__Exercise prompt__
Find each line with the string "that" and copy it.

__Available records__
========================================================================

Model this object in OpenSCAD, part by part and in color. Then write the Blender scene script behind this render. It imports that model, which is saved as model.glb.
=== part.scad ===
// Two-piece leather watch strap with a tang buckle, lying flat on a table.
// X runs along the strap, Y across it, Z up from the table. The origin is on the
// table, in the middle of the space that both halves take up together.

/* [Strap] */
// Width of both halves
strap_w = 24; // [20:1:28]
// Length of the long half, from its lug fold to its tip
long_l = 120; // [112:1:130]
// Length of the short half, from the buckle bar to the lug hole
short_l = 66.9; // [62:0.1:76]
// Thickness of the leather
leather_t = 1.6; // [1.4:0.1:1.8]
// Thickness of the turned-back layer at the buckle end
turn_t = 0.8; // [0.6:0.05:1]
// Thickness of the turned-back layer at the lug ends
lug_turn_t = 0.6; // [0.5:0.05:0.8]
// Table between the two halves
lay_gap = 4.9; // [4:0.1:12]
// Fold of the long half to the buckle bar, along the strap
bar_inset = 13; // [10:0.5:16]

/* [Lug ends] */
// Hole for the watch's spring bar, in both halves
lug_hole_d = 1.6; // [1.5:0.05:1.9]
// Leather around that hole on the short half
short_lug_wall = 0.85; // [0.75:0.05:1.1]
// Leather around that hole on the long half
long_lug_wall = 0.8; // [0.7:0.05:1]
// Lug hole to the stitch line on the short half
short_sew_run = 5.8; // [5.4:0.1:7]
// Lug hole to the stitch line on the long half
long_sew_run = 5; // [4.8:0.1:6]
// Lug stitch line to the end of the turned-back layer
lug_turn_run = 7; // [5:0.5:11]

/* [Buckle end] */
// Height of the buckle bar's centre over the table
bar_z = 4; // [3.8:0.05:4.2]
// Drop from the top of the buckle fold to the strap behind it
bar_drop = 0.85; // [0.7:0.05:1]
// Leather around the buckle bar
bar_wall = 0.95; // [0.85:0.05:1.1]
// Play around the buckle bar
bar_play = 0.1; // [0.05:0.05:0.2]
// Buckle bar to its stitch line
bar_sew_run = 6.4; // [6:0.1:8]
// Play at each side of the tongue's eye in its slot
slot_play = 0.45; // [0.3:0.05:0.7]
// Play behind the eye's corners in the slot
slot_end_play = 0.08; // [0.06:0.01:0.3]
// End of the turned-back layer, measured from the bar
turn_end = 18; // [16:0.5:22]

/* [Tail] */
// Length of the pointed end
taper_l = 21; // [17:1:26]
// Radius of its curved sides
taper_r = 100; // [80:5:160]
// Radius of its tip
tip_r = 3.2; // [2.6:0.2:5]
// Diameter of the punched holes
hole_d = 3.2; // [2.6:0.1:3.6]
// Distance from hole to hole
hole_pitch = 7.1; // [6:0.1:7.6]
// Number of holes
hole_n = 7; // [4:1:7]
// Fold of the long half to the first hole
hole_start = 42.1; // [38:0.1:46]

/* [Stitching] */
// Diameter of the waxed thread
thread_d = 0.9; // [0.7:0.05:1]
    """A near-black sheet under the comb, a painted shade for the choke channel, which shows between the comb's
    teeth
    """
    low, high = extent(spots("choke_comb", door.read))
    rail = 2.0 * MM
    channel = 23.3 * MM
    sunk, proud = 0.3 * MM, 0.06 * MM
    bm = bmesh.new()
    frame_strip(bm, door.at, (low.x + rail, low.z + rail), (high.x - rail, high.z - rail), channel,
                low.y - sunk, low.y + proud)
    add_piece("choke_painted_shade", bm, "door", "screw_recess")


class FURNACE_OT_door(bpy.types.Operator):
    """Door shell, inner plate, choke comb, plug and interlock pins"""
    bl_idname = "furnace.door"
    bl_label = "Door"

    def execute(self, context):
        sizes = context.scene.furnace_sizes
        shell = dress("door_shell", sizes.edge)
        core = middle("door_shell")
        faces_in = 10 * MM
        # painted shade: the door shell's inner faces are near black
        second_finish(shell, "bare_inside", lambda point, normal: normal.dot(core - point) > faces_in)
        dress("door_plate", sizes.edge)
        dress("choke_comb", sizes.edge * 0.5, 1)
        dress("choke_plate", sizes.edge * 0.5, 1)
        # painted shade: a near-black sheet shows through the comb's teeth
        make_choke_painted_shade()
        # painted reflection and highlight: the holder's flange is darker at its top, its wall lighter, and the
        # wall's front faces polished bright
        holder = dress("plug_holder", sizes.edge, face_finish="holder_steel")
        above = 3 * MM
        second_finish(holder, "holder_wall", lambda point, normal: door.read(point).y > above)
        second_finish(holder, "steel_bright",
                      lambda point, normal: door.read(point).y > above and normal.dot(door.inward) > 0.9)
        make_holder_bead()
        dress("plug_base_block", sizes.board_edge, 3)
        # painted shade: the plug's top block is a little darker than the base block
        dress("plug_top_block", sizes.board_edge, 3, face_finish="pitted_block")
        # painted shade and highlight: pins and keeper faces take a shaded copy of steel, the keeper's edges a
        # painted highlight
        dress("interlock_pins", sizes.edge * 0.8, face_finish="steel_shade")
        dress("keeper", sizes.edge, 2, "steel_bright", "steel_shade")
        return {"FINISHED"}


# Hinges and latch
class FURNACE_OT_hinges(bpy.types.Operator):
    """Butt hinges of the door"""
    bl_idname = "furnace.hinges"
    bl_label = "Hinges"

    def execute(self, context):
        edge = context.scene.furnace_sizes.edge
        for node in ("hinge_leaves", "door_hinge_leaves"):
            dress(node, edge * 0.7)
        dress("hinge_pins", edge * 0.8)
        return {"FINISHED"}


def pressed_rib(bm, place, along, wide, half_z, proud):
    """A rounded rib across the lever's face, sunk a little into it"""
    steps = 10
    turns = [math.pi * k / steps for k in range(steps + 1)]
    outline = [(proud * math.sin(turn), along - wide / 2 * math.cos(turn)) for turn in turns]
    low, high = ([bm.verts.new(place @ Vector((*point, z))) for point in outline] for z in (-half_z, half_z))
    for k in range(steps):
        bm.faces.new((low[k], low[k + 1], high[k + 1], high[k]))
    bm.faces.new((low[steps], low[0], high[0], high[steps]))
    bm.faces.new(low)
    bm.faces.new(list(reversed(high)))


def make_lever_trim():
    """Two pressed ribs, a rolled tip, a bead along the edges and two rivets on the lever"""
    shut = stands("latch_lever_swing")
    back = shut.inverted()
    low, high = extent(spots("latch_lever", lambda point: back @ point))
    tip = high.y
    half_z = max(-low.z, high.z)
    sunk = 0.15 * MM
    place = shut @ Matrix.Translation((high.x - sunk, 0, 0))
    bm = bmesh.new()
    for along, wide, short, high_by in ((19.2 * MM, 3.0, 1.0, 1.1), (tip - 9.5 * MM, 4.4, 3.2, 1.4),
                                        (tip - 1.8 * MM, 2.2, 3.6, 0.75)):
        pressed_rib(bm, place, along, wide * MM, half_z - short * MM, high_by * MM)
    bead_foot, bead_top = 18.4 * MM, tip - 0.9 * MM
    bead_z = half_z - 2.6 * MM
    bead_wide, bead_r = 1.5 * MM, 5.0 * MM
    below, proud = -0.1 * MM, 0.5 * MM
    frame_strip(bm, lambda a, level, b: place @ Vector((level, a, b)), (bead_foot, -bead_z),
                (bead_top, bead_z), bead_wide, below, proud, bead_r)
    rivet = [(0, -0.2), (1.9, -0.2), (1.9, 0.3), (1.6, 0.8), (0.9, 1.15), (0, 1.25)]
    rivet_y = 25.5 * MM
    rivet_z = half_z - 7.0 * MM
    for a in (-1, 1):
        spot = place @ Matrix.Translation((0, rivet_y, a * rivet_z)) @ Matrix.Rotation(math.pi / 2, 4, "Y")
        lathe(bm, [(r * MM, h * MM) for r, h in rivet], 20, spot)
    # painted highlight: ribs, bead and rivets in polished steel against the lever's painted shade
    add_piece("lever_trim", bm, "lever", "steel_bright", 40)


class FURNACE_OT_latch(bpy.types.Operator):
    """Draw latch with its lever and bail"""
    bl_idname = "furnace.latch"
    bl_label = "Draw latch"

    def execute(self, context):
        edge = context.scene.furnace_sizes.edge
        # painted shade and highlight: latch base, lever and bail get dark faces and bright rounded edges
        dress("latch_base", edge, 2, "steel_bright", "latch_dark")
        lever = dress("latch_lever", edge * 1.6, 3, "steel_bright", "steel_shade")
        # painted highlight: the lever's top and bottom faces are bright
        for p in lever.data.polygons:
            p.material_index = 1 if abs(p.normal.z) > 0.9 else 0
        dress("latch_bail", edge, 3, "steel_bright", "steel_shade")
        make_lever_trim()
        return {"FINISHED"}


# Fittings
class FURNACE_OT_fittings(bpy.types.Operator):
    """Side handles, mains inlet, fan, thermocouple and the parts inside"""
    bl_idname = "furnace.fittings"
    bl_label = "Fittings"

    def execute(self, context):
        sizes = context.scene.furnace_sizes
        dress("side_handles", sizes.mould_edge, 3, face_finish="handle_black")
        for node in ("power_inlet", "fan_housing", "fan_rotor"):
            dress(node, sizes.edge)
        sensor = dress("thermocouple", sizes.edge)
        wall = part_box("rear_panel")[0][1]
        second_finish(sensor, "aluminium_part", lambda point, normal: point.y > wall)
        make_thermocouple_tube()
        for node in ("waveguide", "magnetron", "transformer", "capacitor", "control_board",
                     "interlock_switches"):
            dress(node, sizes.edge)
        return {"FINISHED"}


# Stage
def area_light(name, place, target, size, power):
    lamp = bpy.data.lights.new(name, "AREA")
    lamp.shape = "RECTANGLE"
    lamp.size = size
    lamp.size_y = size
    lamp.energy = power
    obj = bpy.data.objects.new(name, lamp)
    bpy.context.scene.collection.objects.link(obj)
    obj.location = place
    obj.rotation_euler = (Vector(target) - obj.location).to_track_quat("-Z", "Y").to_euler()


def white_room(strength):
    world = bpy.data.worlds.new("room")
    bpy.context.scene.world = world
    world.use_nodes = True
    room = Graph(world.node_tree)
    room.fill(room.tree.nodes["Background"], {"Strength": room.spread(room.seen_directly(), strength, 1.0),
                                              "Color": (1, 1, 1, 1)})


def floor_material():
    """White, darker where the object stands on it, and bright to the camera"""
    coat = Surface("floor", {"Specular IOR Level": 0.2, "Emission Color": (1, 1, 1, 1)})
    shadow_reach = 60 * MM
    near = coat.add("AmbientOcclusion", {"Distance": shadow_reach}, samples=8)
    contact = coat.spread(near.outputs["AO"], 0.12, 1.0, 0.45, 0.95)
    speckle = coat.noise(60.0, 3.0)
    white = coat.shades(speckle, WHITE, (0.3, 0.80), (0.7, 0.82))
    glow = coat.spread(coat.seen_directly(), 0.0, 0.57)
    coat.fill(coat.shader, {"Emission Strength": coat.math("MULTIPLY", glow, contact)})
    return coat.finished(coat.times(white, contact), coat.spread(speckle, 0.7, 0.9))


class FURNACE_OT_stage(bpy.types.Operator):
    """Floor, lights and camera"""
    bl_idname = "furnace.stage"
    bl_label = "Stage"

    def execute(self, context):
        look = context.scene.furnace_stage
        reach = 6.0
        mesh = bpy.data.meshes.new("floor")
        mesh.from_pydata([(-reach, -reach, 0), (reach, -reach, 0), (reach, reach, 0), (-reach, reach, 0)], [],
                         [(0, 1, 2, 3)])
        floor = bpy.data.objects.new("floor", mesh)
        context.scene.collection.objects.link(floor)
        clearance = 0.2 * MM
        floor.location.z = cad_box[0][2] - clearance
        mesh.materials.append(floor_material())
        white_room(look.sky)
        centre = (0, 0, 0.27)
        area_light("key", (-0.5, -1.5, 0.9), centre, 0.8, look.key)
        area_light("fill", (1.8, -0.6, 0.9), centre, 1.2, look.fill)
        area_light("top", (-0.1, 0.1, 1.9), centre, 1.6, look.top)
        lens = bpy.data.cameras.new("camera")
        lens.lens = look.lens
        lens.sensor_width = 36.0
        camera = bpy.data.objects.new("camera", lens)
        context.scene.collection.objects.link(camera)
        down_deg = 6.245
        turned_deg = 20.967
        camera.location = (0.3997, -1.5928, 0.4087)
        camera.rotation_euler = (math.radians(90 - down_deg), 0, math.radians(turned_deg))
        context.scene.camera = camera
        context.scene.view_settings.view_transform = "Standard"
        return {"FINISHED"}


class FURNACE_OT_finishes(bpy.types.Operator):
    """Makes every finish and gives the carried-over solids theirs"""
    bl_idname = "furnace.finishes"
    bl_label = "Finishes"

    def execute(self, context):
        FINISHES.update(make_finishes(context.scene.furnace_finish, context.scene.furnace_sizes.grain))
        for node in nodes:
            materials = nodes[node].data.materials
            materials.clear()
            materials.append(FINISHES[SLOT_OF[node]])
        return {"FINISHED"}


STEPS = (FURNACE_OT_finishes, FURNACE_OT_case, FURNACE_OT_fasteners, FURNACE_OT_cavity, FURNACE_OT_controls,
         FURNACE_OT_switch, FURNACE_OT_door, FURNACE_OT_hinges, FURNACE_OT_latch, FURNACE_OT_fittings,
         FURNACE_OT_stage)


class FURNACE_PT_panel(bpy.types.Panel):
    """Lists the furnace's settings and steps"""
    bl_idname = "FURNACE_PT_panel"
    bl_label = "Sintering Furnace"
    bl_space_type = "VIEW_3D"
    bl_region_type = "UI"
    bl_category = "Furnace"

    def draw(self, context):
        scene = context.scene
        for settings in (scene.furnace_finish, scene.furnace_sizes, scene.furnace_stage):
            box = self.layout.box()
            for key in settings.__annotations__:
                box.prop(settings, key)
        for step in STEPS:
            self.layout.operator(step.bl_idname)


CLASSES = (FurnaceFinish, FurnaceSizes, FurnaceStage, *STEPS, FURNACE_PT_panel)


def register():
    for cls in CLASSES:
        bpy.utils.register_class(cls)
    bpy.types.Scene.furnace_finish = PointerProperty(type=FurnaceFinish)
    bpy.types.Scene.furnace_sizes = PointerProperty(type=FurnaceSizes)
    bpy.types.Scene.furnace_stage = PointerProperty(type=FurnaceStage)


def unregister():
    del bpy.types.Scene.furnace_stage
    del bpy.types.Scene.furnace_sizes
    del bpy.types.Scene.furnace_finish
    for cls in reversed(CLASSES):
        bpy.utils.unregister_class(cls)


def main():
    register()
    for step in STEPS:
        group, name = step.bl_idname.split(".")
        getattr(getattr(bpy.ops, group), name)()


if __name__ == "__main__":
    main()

========================================================================

__Written response__
Model this object in OpenSCAD, part by part and in color. Then write the Blender scene script behind this render. It imports that model, which is saved as model.glb.
// table, in the middle of the space that both halves take up together.
// Leather around that hole on the short half
// Leather around that hole on the long half